Two Books on Creativity

Former O’Reilly creative director Edie Freedman sent me a link to a review of a couple of interesting-sounding books on creativity, entitled The Elusive Goal of Corporate Creativity:

“Seven steps for encouraging/leveraging creativity in
a corporate setting–I am especially fond of the one about
“proprietary emotion”: Always start from scratch. “Demand a
ruthlessly simple definition of the business problem.” Find a
“proprietary emotion” you can appeal to. “Marketers who favor
reason over emotion,” they write, “will find themselves quite
literally forgotten.” Think big. Don’t be limited by the budget
or the initial challenge. Take calculated risks. Collaborate with
others both inside and outside your company to solve the problem.
“Listen hard to your customers. (Then listen some more.)”
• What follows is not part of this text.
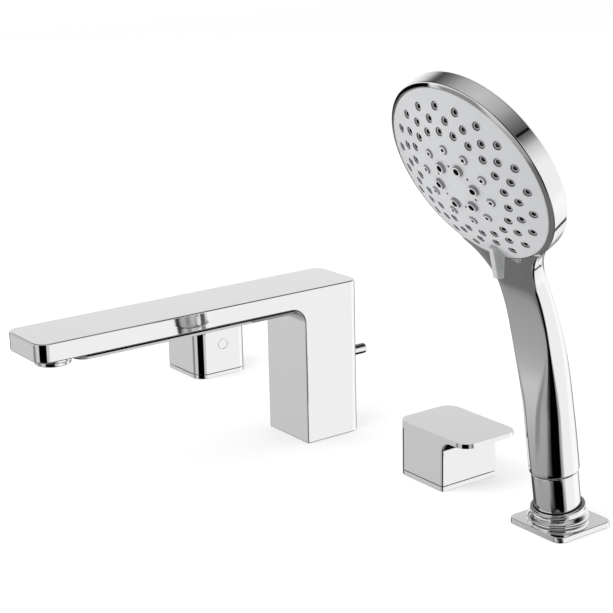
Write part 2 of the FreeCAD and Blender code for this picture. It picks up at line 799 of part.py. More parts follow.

These principles are from the first of the three books reviewed, Juicing the Orange, by the founders of ad agency Fallon Worldwide. The reviewer picked this book as the best of the crop, but the second book, How Invention Begins, also sounds very interesting, and makes a point so very true in my experience:

In virtually every case, the credited inventor built
on many ideas preceding his own. To some degree, the author says, an invention is the product of group intelligence. “The fabric
of causality becomes terribly complex in the case of invention,”
Mr. Lienhard writes. “That is why we do better if we begin with a
seemingly illogical acceptance that invention is the emergence of a collective idea at the same time it is an expression of one person’s genius. Once we make that willing suspension of common sense, we are in a position to start looking for ways that the individual and community form two facets of a single cause.”

The old bon mot, “success has a hundred fathers,” is true not just as a cynical commentary on human hunger for credit but as an understanding of how new ideas emerge. I’ve watched this firsthand in the major technology movements I’ve been associated with: the emergence of the commercial internet, open source software, and the ideas of Web 2.0. Those of us who have been there know how complex the relationships and contributions are in the evolution of new technology. Key figures and contributions are ignored while others are credited beyond their due. No matter how hard journalists and historians try to get it right, the reality is too complex, no — too multiplex — to be captured by a single story line.

That’s why history provides such continuing fodder for historians, even on well-trodden subjects. History is a bit like Yeats’ view of love:

Oh, love is the crooked thing,

There is nobody wise enough

to find out all that is in it

For he would be thinking of love

Till the stars had run away

And the shadows eaten the moon.

In creativity as in love, we are exploring the endless possibilities engendered by random combinations within a framework that somehow appears as destiny to those in its embrace.